安倍晋三首相は23日午前、東京・元赤坂の迎賓館で、「即位礼正殿の儀」に参列するために来日したブルネイのボルキア国王と会談した。ボルキア国王は、東京電力福島第1原発事故を受け、同国が続けてきた日本産食品の輸入規制を完全撤廃する方針を首相に伝えた。実際に撤廃されれば、原発事故後、輸入規制措置を講じる国・地域は当初の54から21になる。政府は、ブルネイの決定で規制緩和の流れが国際社会で一段と強まることに期待を寄せている。

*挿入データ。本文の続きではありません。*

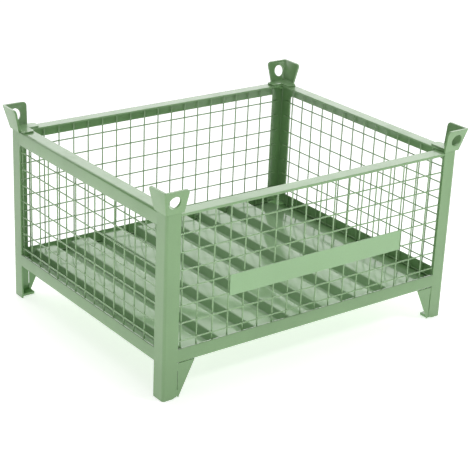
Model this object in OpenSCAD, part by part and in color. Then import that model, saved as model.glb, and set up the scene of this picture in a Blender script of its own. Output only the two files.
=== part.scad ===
// Wire mesh container: a low, welded, stackable steel box on four feet, with mesh walls,
// a corrugated floor and a flared stacking cup with a crane eye on each corner.
// Millimetres, +Z up. The origin is on the ground, at the middle of the footprint.
// X runs along the front wall, which faces -Y, and which carries the label plate.

/* [Overall] */
// Length of the front wall, over the posts
length = 1000; // [850:10:1200]
// Depth of the side walls, over the posts
width = 800; // [600:10:1000]
// Height of the rim, which is the top of the posts
rim_height = 525; // [425:5:800]
// Clearance under the bottom rails
clearance = 102; // [80:1:120]

/* [Posts and rails] */
// Leg of the corner post angle
post_leg = 45; // [40:1:48]
// Leg of the rail angles
rail_leg = 40; // [35:1:45]
// Thickness of posts, rails and corner plates
wall = 5; // [4:0.5:6]
// Outer bend radius of the posts
post_bend = 8; // [7:1:10]
// Outer bend radius of the rails
rail_bend = 6.5; // [6.5:0.5:8]
// How far the front bar stops short of the right corner, along its outer edge
bar_mitre = 89; // [80:1:100]

/* [Mesh] */
// Wire diameter
wire_d = 4; // [3:0.5:5]
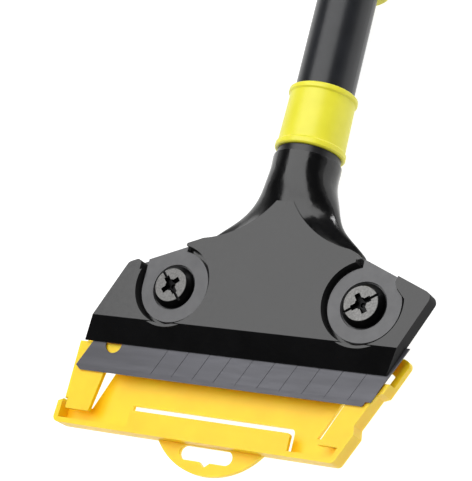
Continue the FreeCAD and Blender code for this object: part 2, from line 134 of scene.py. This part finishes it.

ブルネイはこれまで、福島県産の食品に対し放射性物質検査証明書を、福島県産を除く日本産食品には産地証明書を求めてきたが、これらの規制措置をすべて撤廃する。外務省幹部によると、即位礼正殿の儀に合わせたブルネイの規制撤廃はボルキア国王が主導したという。
政府はブルネイを含め輸入規制を設けた諸外国に対し、食品の安全性を科学的に説明し、首脳レベルで規制の撤廃や緩和を強く働きかけてきた。
その結果、今年は3月にバーレーン、6月にコンゴ民主共和国が規制を撤廃。5月にはフィリピンのドゥテルテ大統領が福島県産の4種類の魚を対象とした輸入停止措置の解除方針を、6月には欧州連合(EU)のユンケル欧州委員長が放射性物質検査証明書提出の義務付け対象から福島県産の大豆などを除外する方針を、それぞれ来日時に首相に伝えた。
首相は24日、科学的に安全性が証明された福島県を含む8県産水産物の輸入規制などを継続している韓国の李(イ)洛淵(ナギョン)首相と会談する。日本産食品の輸入規制を撤廃する国がまた一つ増えたことで、改めて韓国側の姿勢や李氏の対応に注目が集まりそうだ。